More than two-thirds of teachers surveyed in Australia and New Zealand say training is not available alongside the roll-out of new tech despite most agreeing on the benefits of digital learning.
The survey by D2L, a global learning and professional development technology leader, involved 503 higher education respondents from universities, TAFEs and RTOs in the region.
It found that while institutions are offering 57.06% of their courses fully online (up from 35.98% pre-pandemic), 47.48% identify a lack of support and training in the use of digital tools to deliver education as the biggest challenge in transitioning to learning online.
Meanwhile, 69.78% said training was not available to introduce and support faculty and staff to use new technologies at all despite progress in digital transformation strategies. The data also showed only 34.79% say improving digital skills within the academic community is a top priority for their organisations over the next two years.
Tony Maguire, Regional Director A/NZ at D2L, said the pandemic has “fundamentally reshaped workforce assumptions, triggered capacity contractions and drawn the human costs into sharp relief.”
“The front end saw sessional academics hard hit by cutbacks and the Australia Institute’s report, An Avoidable Catastrophe: Pandemic Job Losses in Higher Education and their Consequences, describes the backend devastation for full time academic roles,” Maguire told The Educator.
“My question is: are we committed to extend the support and resources to this impacted cohort of the workforce as we have to industries? Given the contribution that education makes to the Australian economy, the case could be easily made.”
Maguire pointed out that in D2L’s local and global partnerships, universities’ business models are expanding from existing academic programmes into short course, future skills and micro-credentials spaces.
“To be successful, traditional academic and industry subject matter experts increasingly need design, collaboration and agile skill sets to be successful in more of the hybrid practitioner/mentor roles on offer.”
‘Covid’s silver lining: The flowering of innovation’
Professor Elizabeth Johnson, Deputy Vice-Chancellor of Education at Deakin University, said the university’s ‘emergency remote teaching’ used to help students progress under difficult conditions is a long way from intentionally designed online learning.
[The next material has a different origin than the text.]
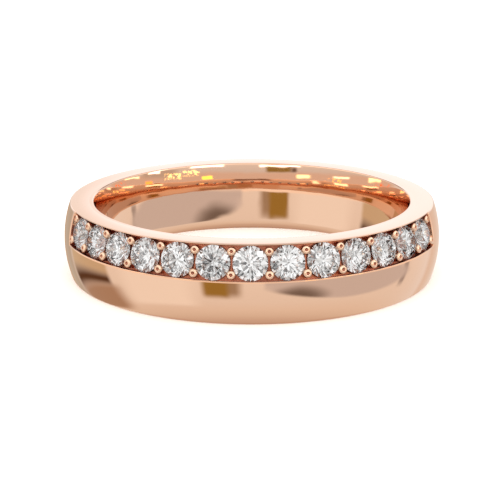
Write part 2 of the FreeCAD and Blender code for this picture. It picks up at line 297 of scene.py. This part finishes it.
channel_faces = [face for face in front_faces if in_channel(face)]
bmesh.ops.remove_doubles(outline, verts=outline.verts[:], dist=SAME_POINT)
bmesh.ops.recalc_face_normals(outline, faces=outline.faces[:])
channel_set = set(channel_faces)
lips = [edge for edge in outline.edges if len(channel_set.intersection(edge.link_faces)) == 1]
sunk = bmesh.ops.extrude_face_region(outline, geom=channel_faces)
floor_level = girdle_middle.dot(out_of_row) - CHANNEL_DEPTH
for vertex in (item for item in sunk["geom"] if isinstance(item, bmesh.types.BMVert)):
    azimuth = math.atan2(vertex.co.y, vertex.co.x)
    flat = Vector((math.hypot(vertex.co.x, vertex.co.y), 0, vertex.co.z))
    flat -= out_of_row * (flat.dot(out_of_row) - floor_level)
    vertex.co = Matrix.Rotation(azimuth, 3, "Z") @ flat
bmesh.ops.delete(outline, geom=channel_faces, context="FACES")
bmesh.ops.recalc_face_normals(outline, faces=outline.faces[:])
bmesh.ops.bevel(outline, geom=lips, offset=LIP_ROUND, affect="EDGES", segments=3, profile=0.5, material=-1,
                clamp_overlap=False)

# each stone's seat is a cone drilled to the girdle's size, with a light hole on through the wall behind it
SEAT_RADIUS = 0.862 * MM
SEAT_ANGLE = math.radians(42)
GIRDLE_THICKNESS = 0.051 * MM
AZURE_RADIUS = 0.3 * MM
AZURE_DEPTH = 2.0 * MM
DRILL_CLEARANCE = 0.6 * MM
SEAT_SEGMENTS = 64
BRIGHT_DEPTH = 1.3 * MM
BRIGHT_MARGIN = 0.02 * MM


def stone_place(number):
    """The matrix from a stone's own frame, girdle at the origin and table up, to its place in the row."""
    azimuth = FRONT + (number - (STONE_COUNT - 1) / 2) * STONE_PITCH
    lean = Matrix.Rotation(math.radians(90) - STONE_TILT, 4, "Y")
    return Matrix.Rotation(azimuth, 4, "Z") @ Matrix.Translation(girdle_middle) @ lean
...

“The speed of the shift made this difficult for all institutions irrespective of their digital experience,” Professor Johnson told The Educator.
“Deakin opted to focus on using existing tools and platforms where possible. Our goal was to minimise the load on staff in dealing with new technologies as well as distressed students and an extremely fluid situation.”
However, Professor Johnson points out that a lot more needs to be done to ensure learning designs make best use of digital tools.
“The silver lining of the pandemic restrictions and the pressure of rapid change was the flowering of innovation,” she said.
“With old assumptions cast aside, teaching teams have created some wonderful new resources which we can build into new and more purposeful learning designs.”
Professor Johnson said the findings of the D2L survey expose challenges with widespread use of educational technologies and agree with other research.
“Every institution will have its champions who pioneer new tools and ideas, however dissemination to others can be slow. These challenges are always present but the pandemic created an urgency to invest in capability for immediate, practical use to make sure all boats rise,” she said.
“Digital platforms, tools and interfaces are a normal environment for life and work and should be a normal environment for study. Online study should embed the tools we use every day. Our challenge is to increase our digital fluency so teachers and students can move seamlessly between tools, shifting focus from the medium to what is being learnt.”
Professor Johnson said digital fluency can be buit by working with experts in learning and edtech, by learning from each other in communities of practice and by making digital a “normal space” for learning and teaching.
“Now is the time to re-evaluate efforts to date, and identify highly intentional ways to lean on technology tools – without overcomplicating or overengineering – to fuel progress in digital learning with the right frameworks to support students, academics and other stakeholders.”